§ Exercise:
Please repeat all of the lines that follow, exactly as written.

--- Begin Source data ---

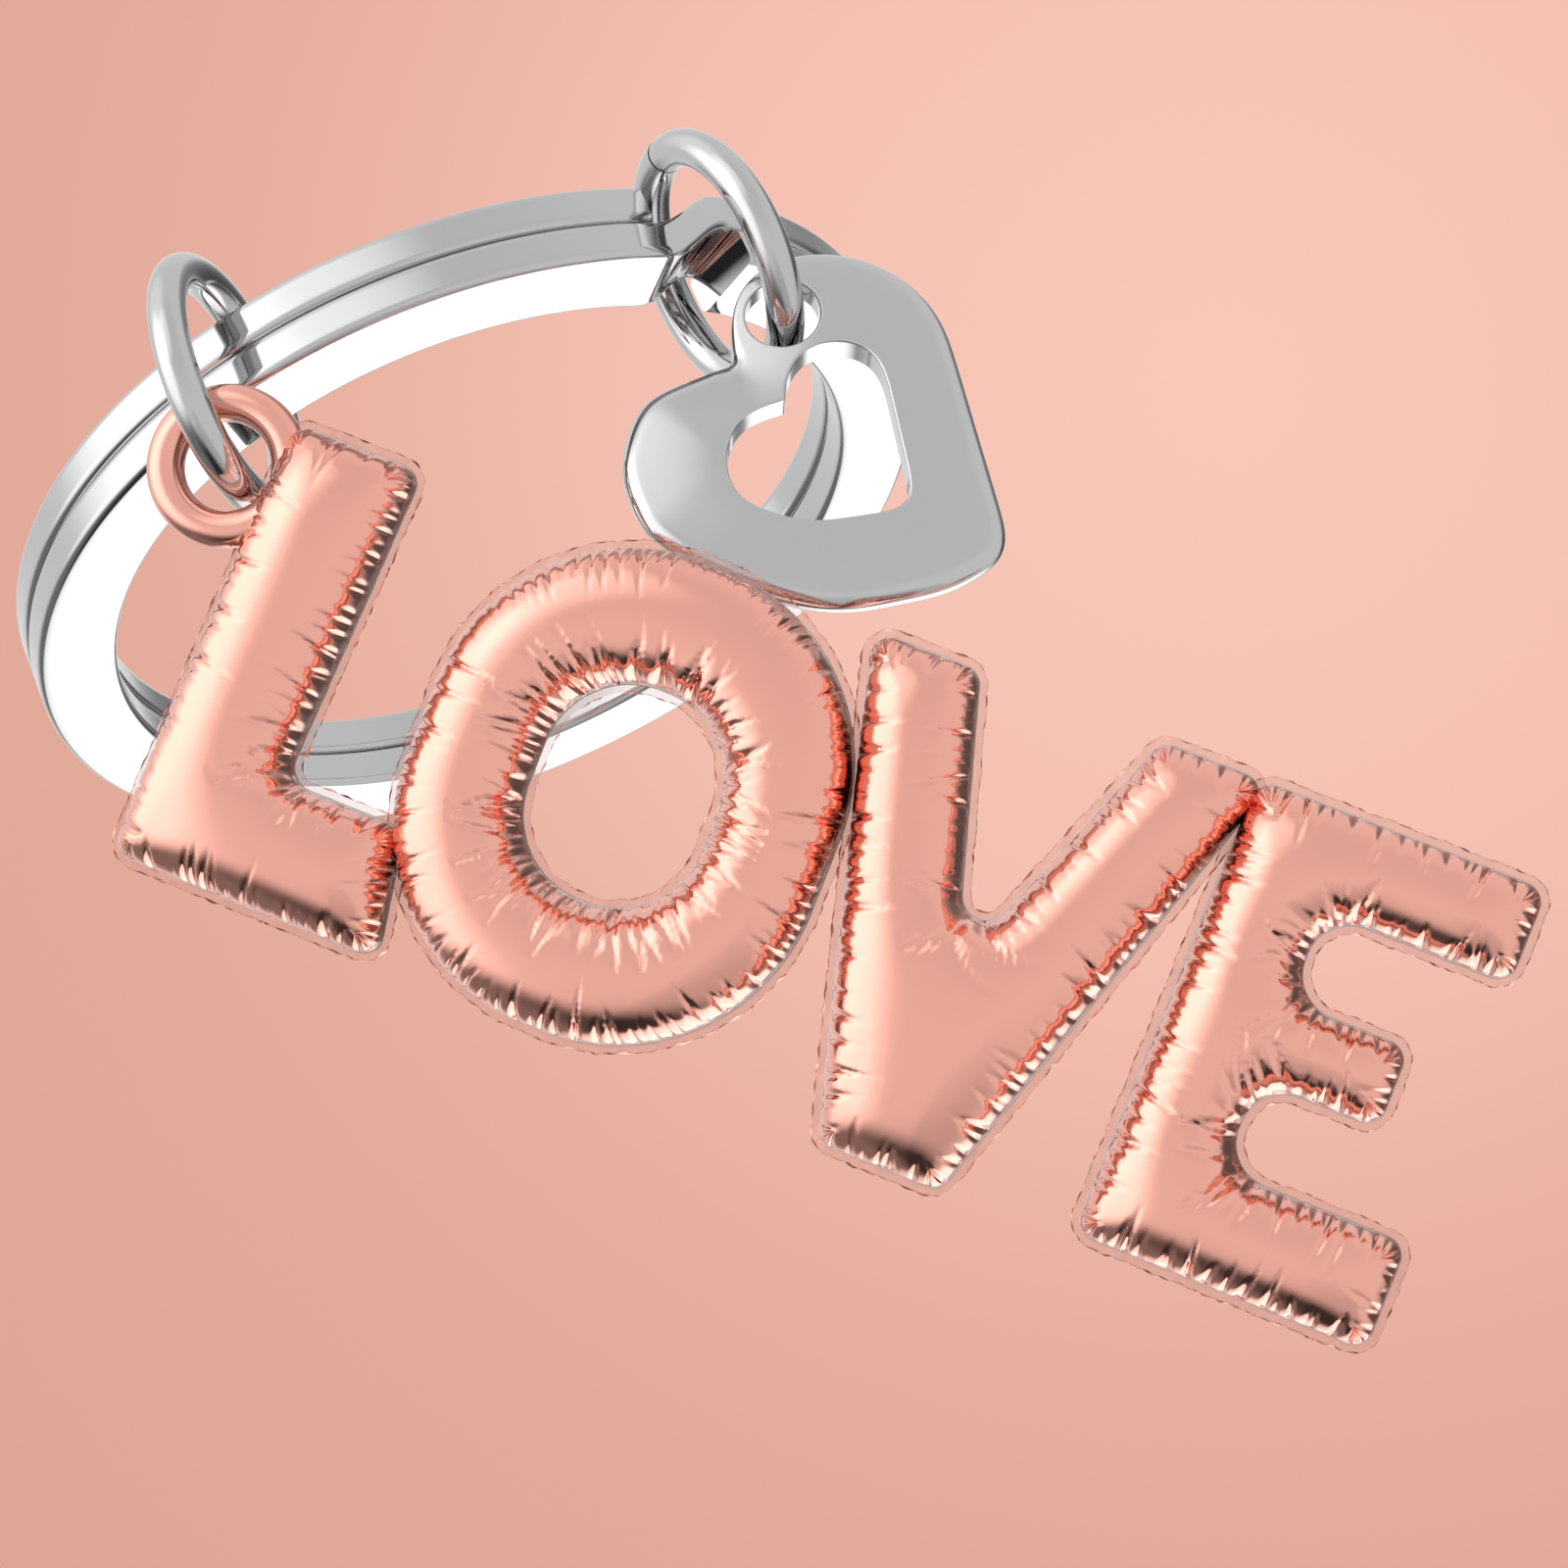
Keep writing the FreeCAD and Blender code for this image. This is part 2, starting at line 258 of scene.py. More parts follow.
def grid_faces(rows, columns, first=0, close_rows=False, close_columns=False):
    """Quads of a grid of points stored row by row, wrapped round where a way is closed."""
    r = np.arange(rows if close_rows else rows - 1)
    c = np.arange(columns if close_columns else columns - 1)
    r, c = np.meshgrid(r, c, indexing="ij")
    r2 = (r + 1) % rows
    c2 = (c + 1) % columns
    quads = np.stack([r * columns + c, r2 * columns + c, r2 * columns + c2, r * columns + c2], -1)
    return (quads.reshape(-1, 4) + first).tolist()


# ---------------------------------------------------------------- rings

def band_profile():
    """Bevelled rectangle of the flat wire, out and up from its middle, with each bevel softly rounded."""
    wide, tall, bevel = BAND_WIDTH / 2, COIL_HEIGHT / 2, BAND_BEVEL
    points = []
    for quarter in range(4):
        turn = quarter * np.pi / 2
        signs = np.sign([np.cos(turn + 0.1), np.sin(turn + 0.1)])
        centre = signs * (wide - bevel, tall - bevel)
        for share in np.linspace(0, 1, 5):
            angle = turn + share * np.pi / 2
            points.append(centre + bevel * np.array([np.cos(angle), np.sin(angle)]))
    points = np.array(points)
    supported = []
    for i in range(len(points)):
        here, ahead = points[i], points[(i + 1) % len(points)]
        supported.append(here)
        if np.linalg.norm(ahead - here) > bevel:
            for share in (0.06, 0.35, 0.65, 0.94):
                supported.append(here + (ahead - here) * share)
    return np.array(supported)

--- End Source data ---

§ Task answer:
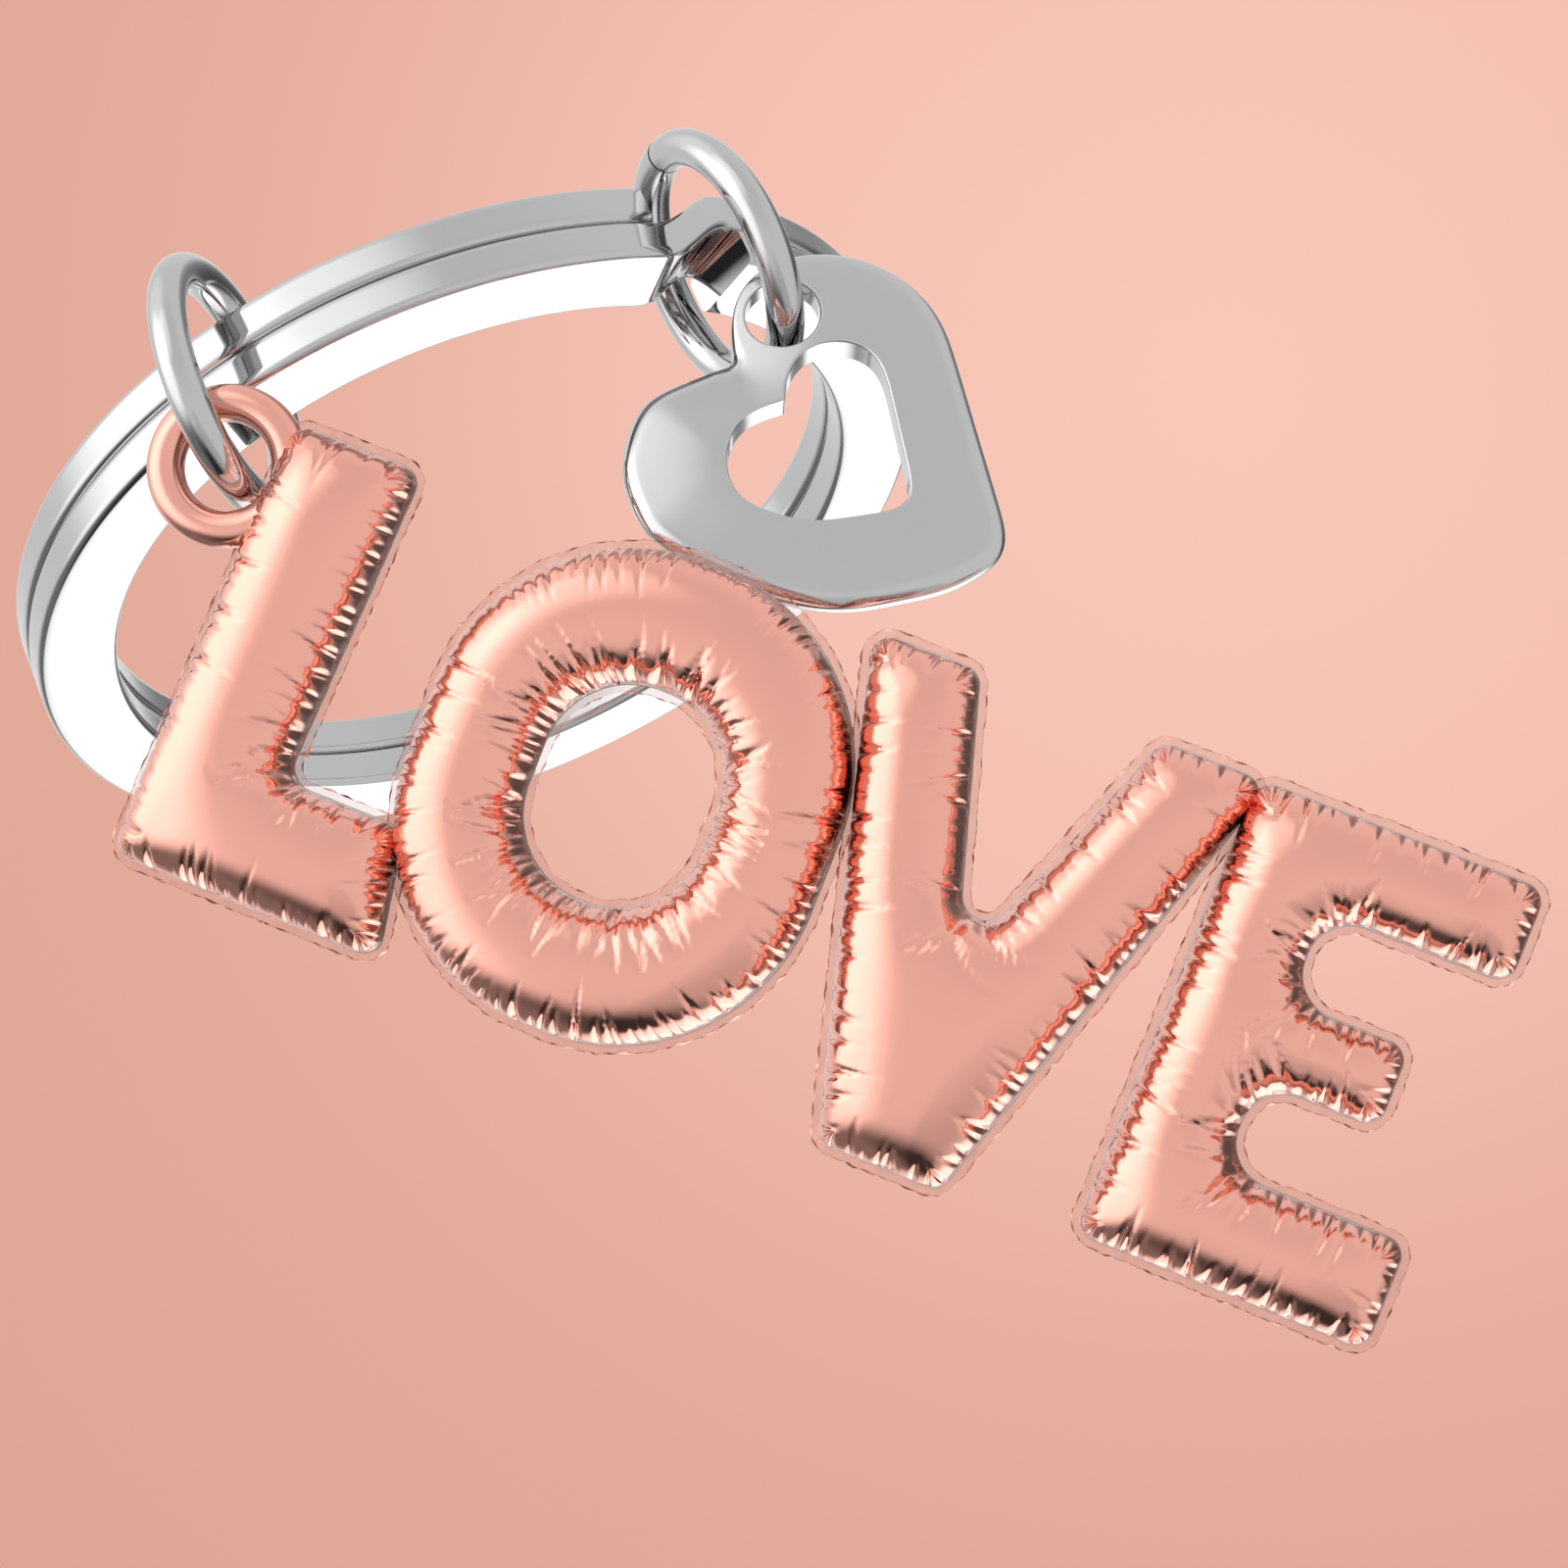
Keep writing the FreeCAD and Blender code for this image. This is part 2, starting at line 258 of scene.py. More parts follow.
def grid_faces(rows, columns, first=0, close_rows=False, close_columns=False):
    """Quads of a grid of points stored row by row, wrapped round where a way is closed."""
    r = np.arange(rows if close_rows else rows - 1)
    c = np.arange(columns if close_columns else columns - 1)
    r, c = np.meshgrid(r, c, indexing="ij")
    r2 = (r + 1) % rows
    c2 = (c + 1) % columns
    quads = np.stack([r * columns + c, r2 * columns + c, r2 * columns + c2, r * columns + c2], -1)
    return (quads.reshape(-1, 4) + first).tolist()


# ---------------------------------------------------------------- rings

def band_profile():
    """Bevelled rectangle of the flat wire, out and up from its middle, with each bevel softly rounded."""
    wide, tall, bevel = BAND_WIDTH / 2, COIL_HEIGHT / 2, BAND_BEVEL
    points = []
    for quarter in range(4):
        turn = quarter * np.pi / 2
        signs = np.sign([np.cos(turn + 0.1), np.sin(turn + 0.1)])
        centre = signs * (wide - bevel, tall - bevel)
        for share in np.linspace(0, 1, 5):
            angle = turn + share * np.pi / 2
            points.append(centre + bevel * np.array([np.cos(angle), np.sin(angle)]))
    points = np.array(points)
    supported = []
    for i in range(len(points)):
        here, ahead = points[i], points[(i + 1) % len(points)]
        supported.append(here)
        if np.linalg.norm(ahead - here) > bevel:
            for share in (0.06, 0.35, 0.65, 0.94):
                supported.append(here + (ahead - here) * share)
    return np.array(supported)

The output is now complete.